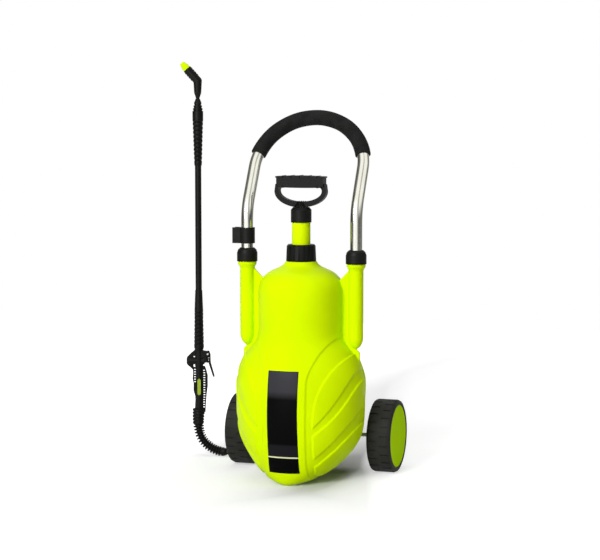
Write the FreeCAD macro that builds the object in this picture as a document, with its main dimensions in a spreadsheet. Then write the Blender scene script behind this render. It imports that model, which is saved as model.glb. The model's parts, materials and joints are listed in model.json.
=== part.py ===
import FreeCAD, Part
import math
import os
import Sketcher

V = FreeCAD.Vector
UP = V(0, 0, 1)
RIGHT = V(1, 0, 0)
BACK = V(0, 1, 0)
WHOLE_TURN = 360

# Driving dimensions in millimetres. The origin is the floor point under the pump, -Y is the front.
SIZES = {
    # tank body
    "tank_wall": 4.5,
    "relief_depth": 2.5,
    "relief_rear_end": 18,
    "neck_radius": 27.5,
    "neck_bore": 24.5,
    "neck_top": 469,
    # handle sockets beside the trunk
    "leg_spread": 117,
    "socket_radius": 15,
    "socket_mouth_radius": 19.4,
    "socket_tip": 271,
    "socket_floor": 289,
    "socket_flare": 431,
    "socket_shoulder": 443.8,
    "socket_top": 462,
    "socket_thread_radius": 16.8,
    "tip_length": 22,
    "web_thickness": 5,
    # axle tunnel and the bosses on the rear
    "axle_radius": 5,
    "axle_half": 172,
    "axle_back": 103.3,
    "tunnel_half": 88,
    "tunnel_radius": 15,
    "tunnel_clearance": 0.1,
    "outlet_side": 40,
    "outlet_level": 165,
    "outlet_boss_radius": 13,
    "outlet_boss_end": 108,
    "outlet_bore": 6,
    "relief_back": 62,
    "relief_boss_radius": 10,
    "relief_boss_top": 440,
    "relief_bore": 5,
    # wheels
    "wheel_radius": 76,
    "wheel_inner": 130,
    "wheel_width": 50.6,
    "tyre_inner": 60,
    "tyre_shoulder": 6,
    "tread_depth": 2,
    "tread_slots": 24,
    "tread_slot_width": 3.2,
    "tread_slot_length": 18,
    "tread_margin": 3,
    "disc_radius": 65.2,
    "disc_recess": 4,
    "hub_barrel_radius": 13,
    "hub_web": 5,
    "hub_ribs": 6,
    "running_gap": 0.08,
    "washer_radius": 10,
    "washer_thickness": 1.5,
    "clip_radius": 8,
    # telescopic transport handle
    "tube_radius": 12.5,
    "tube_wall": 1.5,
    "leg_foot": 291.5,
    "bend_level": 553,
    "bend_radius": 100,
    "lean_angle": 29.5,
    "arch_rise": 96.5,
    "foam_radius": 16,
    "foam_end_angle": 14.3,
    "foam_clearance": 0.2,
    "plug_depth": 14,
    "clip_level": 481.2,
    "clip_height": 32.5,
    "clip_ring_radius": 16,
    "jaw_radius": 7,
    "jaw_offset": 22,
    "jaw_reach": 7,
    "jaw_half": 10.5,
    "jaw_mouth": 11,
    # clamping collars
    "collar_radius": 21.2,
    "collar_height": 28,
    "collar_top_radius": 14.5,
    "seat_gap": 0.3,
    "collet_height": 6,
    # pump
    "nut_radius": 30.9,
    "nut_top_radius": 29.6,
    "nut_height": 34,
    "nut_grooves": 18,
    "groove_radius": 1.5,
    "gasket_thickness": 2,
    "flange_thickness": 4,
    "barrel_radius": 19,
    "barrel_wall": 2.5,
    "barrel_foot": 175,
    "barrel_top": 545,
    "cap_foot": 526.5,
    "cap_top": 557.2,
    "cap_radius": 21.2,
    "rod_radius": 5,
    "bush_radius": 8,
    "piston_level": 190,
    "piston_height": 12,
    "seal_height": 5,
    "seal_depth": 3.4,
    "seat_holes": 6,
    "bow_foot": 558,
    "bow_half": 55,
    "bow_shoulder": 590,
    "bow_arm": 9,
    "bow_depth": 16,
    "bow_head": 604.6,
    "finger_floor": 569,
    "grip_foot": 600,
    "grip_top": 622,
    "grip_half": 50,
    "grip_depth": 24,
    "grip_crown": 1.6,
    # lance that stands beside the cart
    "lance_x": -285.3,
    "lance_y": 158,
    "lance_yaw": 18,
    "shank_foot": 92,
    "shank_radius": 8.2,
    "valve_level": 207.5,
    "valve_foot": 196,
    "valve_top": 232,
    "valve_core": 9,
    "valve_barrel": 8,
    "valve_reach": 14,
    "cap_length": 13,
    "lower_sleeve_top": 363,
    "lower_sleeve_radius": 10.9,
    "lance_tube_radius": 6.9,
    "lance_tube_bore": 4.5,
    "upper_sleeve_foot": 634,
    "upper_sleeve_radius": 11.6,
    "upper_sleeve_wide": 738,
    "swivel_level": 780,
    "swivel_radius": 3.8,
    "stub_radius": 3,
    "elbow_level": 817,
    "elbow_radius": 9.2,
    "nozzle_angle": 42,
    "nozzle_arm": 34,
    "nozzle_tip_length": 17,
    "trigger_side": 19,
    "trigger_level": 223,
    "trigger_reach": 32,
    "trigger_foot": 172,
    "trigger_depth": 9,
    "pin_radius": 2,
    "wing_depth": 5,
    "window_pitch": 5.4,
    "window_height": 2.6,
    "window_width": 4,
    "badge_width": 7.2,
    "badge_length": 35.5,
    # hose and its ribbed strain relief
    "hose_radius": 5.5,
    "bend_yaw": 2,
    "sleeve_length": 121,
    "sleeve_core": 7.2,
    "sleeve_fin": 12.2,
    "sleeve_fin_end": 10.5,
    "sleeve_ribs": 22,
    "coil_x": -72,
    "coil_y": 222,
    "coil_radius": 60.5,
    "coil_pitch": 11.6,
    "coil_turns": 4,
}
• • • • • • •
__Written exercise__. Reproduce the entire listing word for word.

__The response__.
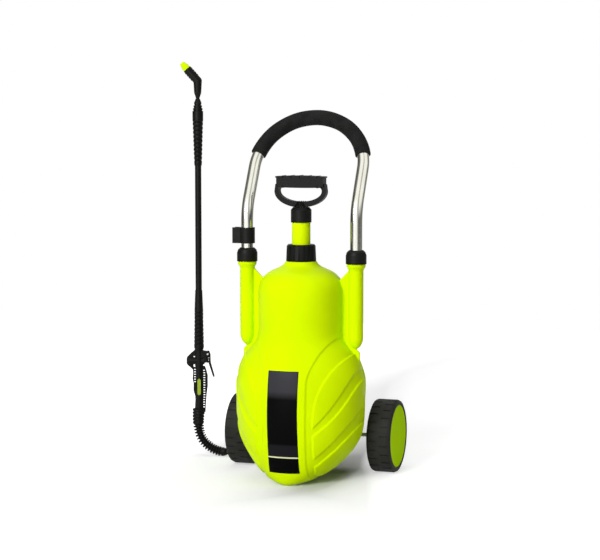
Write the FreeCAD macro that builds the object in this picture as a document, with its main dimensions in a spreadsheet. Then write the Blender scene script behind this render. It imports that model, which is saved as model.glb. The model's parts, materials and joints are listed in model.json.
=== part.py ===
import FreeCAD, Part
import math
import os
import Sketcher

V = FreeCAD.Vector
UP = V(0, 0, 1)
RIGHT = V(1, 0, 0)
BACK = V(0, 1, 0)
WHOLE_TURN = 360

# Driving dimensions in millimetres. The origin is the floor point under the pump, -Y is the front.
SIZES = {
    # tank body
    "tank_wall": 4.5,
    "relief_depth": 2.5,
    "relief_rear_end": 18,
    "neck_radius": 27.5,
    "neck_bore": 24.5,
    "neck_top": 469,
    # handle sockets beside the trunk
    "leg_spread": 117,
    "socket_radius": 15,
    "socket_mouth_radius": 19.4,
    "socket_tip": 271,
    "socket_floor": 289,
    "socket_flare": 431,
    "socket_shoulder": 443.8,
    "socket_top": 462,
    "socket_thread_radius": 16.8,
    "tip_length": 22,
    "web_thickness": 5,
    # axle tunnel and the bosses on the rear
    "axle_radius": 5,
    "axle_half": 172,
    "axle_back": 103.3,
    "tunnel_half": 88,
    "tunnel_radius": 15,
    "tunnel_clearance": 0.1,
    "outlet_side": 40,
    "outlet_level": 165,
    "outlet_boss_radius": 13,
    "outlet_boss_end": 108,
    "outlet_bore": 6,
    "relief_back": 62,
    "relief_boss_radius": 10,
    "relief_boss_top": 440,
    "relief_bore": 5,
    # wheels
    "wheel_radius": 76,
    "wheel_inner": 130,
    "wheel_width": 50.6,
    "tyre_inner": 60,
    "tyre_shoulder": 6,
    "tread_depth": 2,
    "tread_slots": 24,
    "tread_slot_width": 3.2,
    "tread_slot_length": 18,
    "tread_margin": 3,
    "disc_radius": 65.2,
    "disc_recess": 4,
    "hub_barrel_radius": 13,
    "hub_web": 5,
    "hub_ribs": 6,
    "running_gap": 0.08,
    "washer_radius": 10,
    "washer_thickness": 1.5,
    "clip_radius": 8,
    # telescopic transport handle
    "tube_radius": 12.5,
    "tube_wall": 1.5,
    "leg_foot": 291.5,
    "bend_level": 553,
    "bend_radius": 100,
    "lean_angle": 29.5,
    "arch_rise": 96.5,
    "foam_radius": 16,
    "foam_end_angle": 14.3,
    "foam_clearance": 0.2,
    "plug_depth": 14,
    "clip_level": 481.2,
    "clip_height": 32.5,
    "clip_ring_radius": 16,
    "jaw_radius": 7,
    "jaw_offset": 22,
    "jaw_reach": 7,
    "jaw_half": 10.5,
    "jaw_mouth": 11,
    # clamping collars
    "collar_radius": 21.2,
    "collar_height": 28,
    "collar_top_radius": 14.5,
    "seat_gap": 0.3,
    "collet_height": 6,
    # pump
    "nut_radius": 30.9,
    "nut_top_radius": 29.6,
    "nut_height": 34,
    "nut_grooves": 18,
    "groove_radius": 1.5,
    "gasket_thickness": 2,
    "flange_thickness": 4,
    "barrel_radius": 19,
    "barrel_wall": 2.5,
    "barrel_foot": 175,
    "barrel_top": 545,
    "cap_foot": 526.5,
    "cap_top": 557.2,
    "cap_radius": 21.2,
    "rod_radius": 5,
    "bush_radius": 8,
    "piston_level": 190,
    "piston_height": 12,
    "seal_height": 5,
    "seal_depth": 3.4,
    "seat_holes": 6,
    "bow_foot": 558,
    "bow_half": 55,
    "bow_shoulder": 590,
    "bow_arm": 9,
    "bow_depth": 16,
    "bow_head": 604.6,
    "finger_floor": 569,
    "grip_foot": 600,
    "grip_top": 622,
    "grip_half": 50,
    "grip_depth": 24,
    "grip_crown": 1.6,
    # lance that stands beside the cart
    "lance_x": -285.3,
    "lance_y": 158,
    "lance_yaw": 18,
    "shank_foot": 92,
    "shank_radius": 8.2,
    "valve_level": 207.5,
    "valve_foot": 196,
    "valve_top": 232,
    "valve_core": 9,
    "valve_barrel": 8,
    "valve_reach": 14,
    "cap_length": 13,
    "lower_sleeve_top": 363,
    "lower_sleeve_radius": 10.9,
    "lance_tube_radius": 6.9,
    "lance_tube_bore": 4.5,
    "upper_sleeve_foot": 634,
    "upper_sleeve_radius": 11.6,
    "upper_sleeve_wide": 738,
    "swivel_level": 780,
    "swivel_radius": 3.8,
    "stub_radius": 3,
    "elbow_level": 817,
    "elbow_radius": 9.2,
    "nozzle_angle": 42,
    "nozzle_arm": 34,
    "nozzle_tip_length": 17,
    "trigger_side": 19,
    "trigger_level": 223,
    "trigger_reach": 32,
    "trigger_foot": 172,
    "trigger_depth": 9,
    "pin_radius": 2,
    "wing_depth": 5,
    "window_pitch": 5.4,
    "window_height": 2.6,
    "window_width": 4,
    "badge_width": 7.2,
    "badge_length": 35.5,
    # hose and its ribbed strain relief
    "hose_radius": 5.5,
    "bend_yaw": 2,
    "sleeve_length": 121,
    "sleeve_core": 7.2,
    "sleeve_fin": 12.2,
    "sleeve_fin_end": 10.5,
    "sleeve_ribs": 22,
    "coil_x": -72,
    "coil_y": 222,
    "coil_radius": 60.5,
    "coil_pitch": 11.6,
    "coil_turns": 4,
}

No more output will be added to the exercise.